We look forward to poets who might become creators as well as archivists of this movement, who might become mediums and media for those whose experience in peacework deserve the amplifications and textured ruminations of poetry. Though Come Together: Imagine Peace does not archive the contexts in which these poems came into being, or how they might continue to circulate—not just on email or in readings, but on walls and in streets—we invite poets to celebrate and record those deployments of language for peace. In Behind the Lines: War Resistance Poetry on the American Homefront, since 1941, I concluded with an exhortation for poets to continue to participate in this often-quixotic making and movement:
In this making, in this composing, in this movement-building, we know that our actions will not necessarily lead to immediate change, and may never end war; yet, we ought to remember that when we resist war, we are participating in something that many people throughout history have struggled for, even given their lives for. Since war will not soon be sloughed off as a vestigial organ or an archaism, war resistance will survive and persist—even thrive—because poets continue to articulate, question, motivate and sustain it—in the symbolic action of their utterances and in the prose of their daily involvement making resistance. A visionary aspect of the peace movement, war resistance poems valorize the struggle inherent in resistance and argue against the mythologies of pro-war discourse so that, when the next wars come, people will resist the manufacture of public consent…. This is a fight worth writing for, and the lines made and broken are part of "millions of intricate moves," whose sentence might end with the word peace.

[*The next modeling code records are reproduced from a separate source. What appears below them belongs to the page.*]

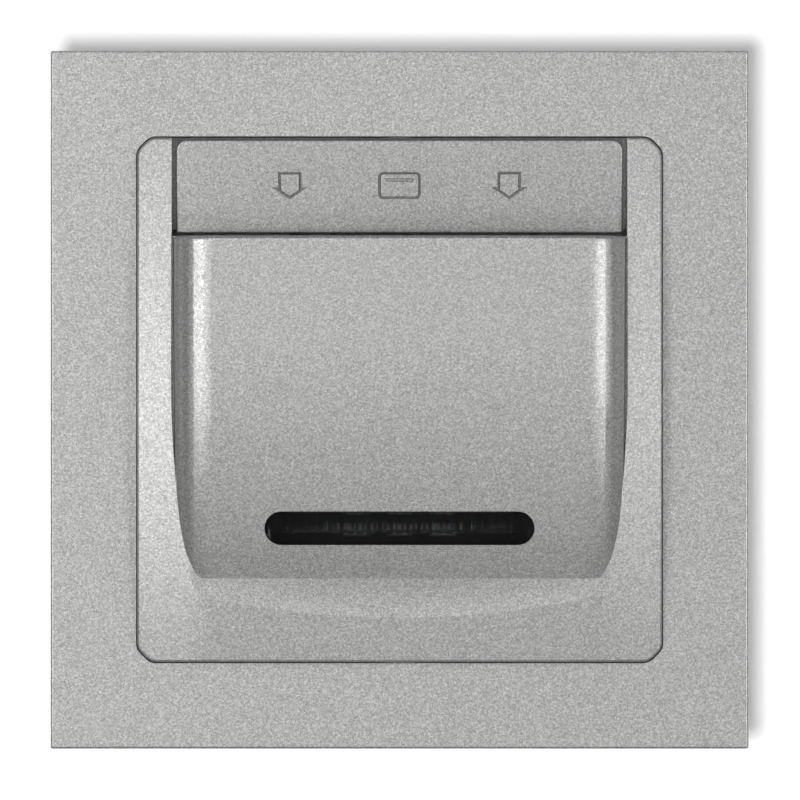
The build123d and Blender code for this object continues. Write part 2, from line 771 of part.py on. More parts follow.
def mechanism_lid():
    outline = fillet(Rectangle(lid_width, lid_height).vertices(), lid_corner_round)
    lid = wall_prism(outline, 0, lid_stand)
    inner = lid_width / 2 - lid_wall
    lid -= block(-inner, inner, -overrun, lid_stand - lid_wall, board_recess_foot_z, board_recess_top_z)
    lip_half = board_recess_width / 2 - fit_gap
    low, high = board_recess_foot_z + fit_gap, board_recess_top_z - fit_gap
    for side in (-1, 1):
        near, far = sorted((side * (lip_half - lid_lip_wall), side * lip_half))
        lid += block(near, far, -lid_lip_depth, lid_stand - lid_wall, low, high)
    through = (-overrun, lid_stand + overrun)
    lid -= block(-lid_window_half, lid_window_half, *through, lid_window_foot_z, lid_window_top_z)
    for place in (-led_spread, 0, led_spread):
        reach, rise = led_half_width + fit_gap, led_half_height + fit_gap
        lid -= block(place - reach, place + reach, *through, window_z - rise, window_z + rise)
    for side in (-1, 1):
        lid += ear(side)
        x = side * lid_screw_spread / 2
        lid -= peg(x, lid_screw_z, lid_screw_radius + running_gap, *through)
    return lid


def ear(side):
    """Bearing ear of the lever pin, standing on the lid beside the window."""
    inner, outer = sorted((side * ear_inner_half, side * (ear_inner_half + ear_thickness)))
    low, high = pivot_z - ear_radius, pivot_z + ear_radius
    cheek = cross_pin(inner, outer, pivot_stand, pivot_z, ear_radius)
    cheek += block(inner, outer, lid_stand - fit_gap, pivot_stand, low, high)
    bore = pin_radius + running_gap
    return cheek - cross_pin(inner - overrun, outer + overrun, pivot_stand, pivot_z, bore)


def lever_pin():
    reach = ear_inner_half + ear_thickness
    return cross_pin(-reach, reach, pivot_stand, pivot_z, pin_radius)


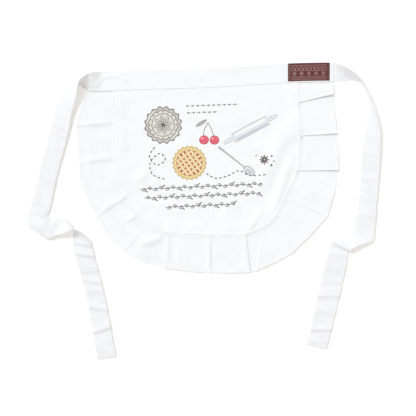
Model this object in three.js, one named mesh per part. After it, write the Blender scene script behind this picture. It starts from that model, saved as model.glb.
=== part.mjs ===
// A white cotton half apron, laid out flat: a front panel with a rounded lower edge, a knife-pleated ruffle
// sewn around it, a folded waistband over its top edge, a woven label on the waistband and two long ties.
// It lies on z = 0 with its face up. The origin is the middle of the waistband's back face; +X runs along the
// waistband towards the label, +Y away from the skirt and +Z up out of the cloth.
import * as THREE from "three";

// Driving sizes, in millimetres
const clothWall = 1; // one layer of the skirt's cotton
const tieWall = 2; // a tie is two layers, turned and pressed
const labelWall = 0.8;
const layerGap = 0.3; // between layers and pieces that lie on or against each other
const bandLength = 462;
const bandWidth = 37;
const cornerTurn = 22; // degrees that the left tie's twist tips up the waistband's end
const cornerRun = 26; // how far in from the end the waistband starts to tip
const bandLap = 7; // how far the panel runs up inside the folded waistband
const panelWidth = 354;
const panelDepth = 282;
const ruffleWidth = 70;
const seamLap = 6; // how far the ruffle's heading runs under the panel's edge
const seamSlope = 24; // how far in from the seam the panel comes down to the table
const bandSlope = 14; // the same, down from the waistband
const hemLift = 7; // how high the loosest pleat stands at the hem
const wrinkleRise = 3.2; // the highest soft wrinkle
const tieWidth = 35;
const tieStand = 0.7; // how high a tie on its edge stands, as a share of its width: the cloth sags
const tieSwing = 100; // the sideways unit of the ties' course
const tieDrop = 525; // from a tie's start down to its end
const labelLength = 79;
const labelHeight = 34;
const labelInset = 7; // from the waistband's end to the label
const labelRise = 1; // how far the label sits above the waistband's middle

// Numbers of steps
const turnSteps = 3; // in half a turn of cloth
const bandSteps = 24;
const panelColumns = 24;
const panelRows = 20;
const tieStepsPerRow = 2;
const tieColumns = 3;
const labelSteps = 6;
const openStep = 0.45; // between stations of open ruffle, as a share of the way to the next fold line
const seamSamples = 120; // points along the seam that the panel's height is measured from
const panelCrowding = 1.35; // over 1, the panel's rows lie closer near the waistband, where it climbs

const degrees = Math.PI / 180;
const mix = THREE.MathUtils.lerp;
const smooth = (x, from, to) => THREE.MathUtils.smoothstep(x, from, to);
const vector = (x, y, z = 0) => new THREE.Vector3(x, y, z);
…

What strikes me now, with our nation still mired in two wars, is how much our own self-argument can come to silence us, and how we can become victims of our own narratives of despair. The poems of Come Together: Imagine Peace remind us that, though the work of peacemaking is never done, and though we face the most powerful forces in the world, we are not alone, and our voices bear the burden of the silenced throughout the globe. As Rebecca Solnit recently wrote:
What does it mean to be radical, to tell radical stories in our time, to win the battle of the story? The North American tradition seems to focus its activity on the exposé, the telling of the grim underside of what we know: the food is poison, the system is corrupt, the leaders are lying, the war is failing. There is a place for this, but you cannot base a revolution on the bad things the status quo forgot to mention. You need to tell the stories they are not telling, to learn to see where they are blind, to look at how the great changes of the world come from the shadows and the margins, not center stage, to see where we’re winning and that we can win something that matters, if not everything all the time.
The work of peacemaking, and the work of peace poetry, is at least in part to give voice to those small victories—where no blood was spilled, but lives were changed, justice was won, and peace was forged, achieved, or found. And words bring us there, to the brink of something new. Peace poetry is larger than a moral injunction against war; it is an articulation of the expanse, the horizon where we might come together. To adapt a line by the Sufi poet Rumi: beyond the realm of good and evil, there is a field.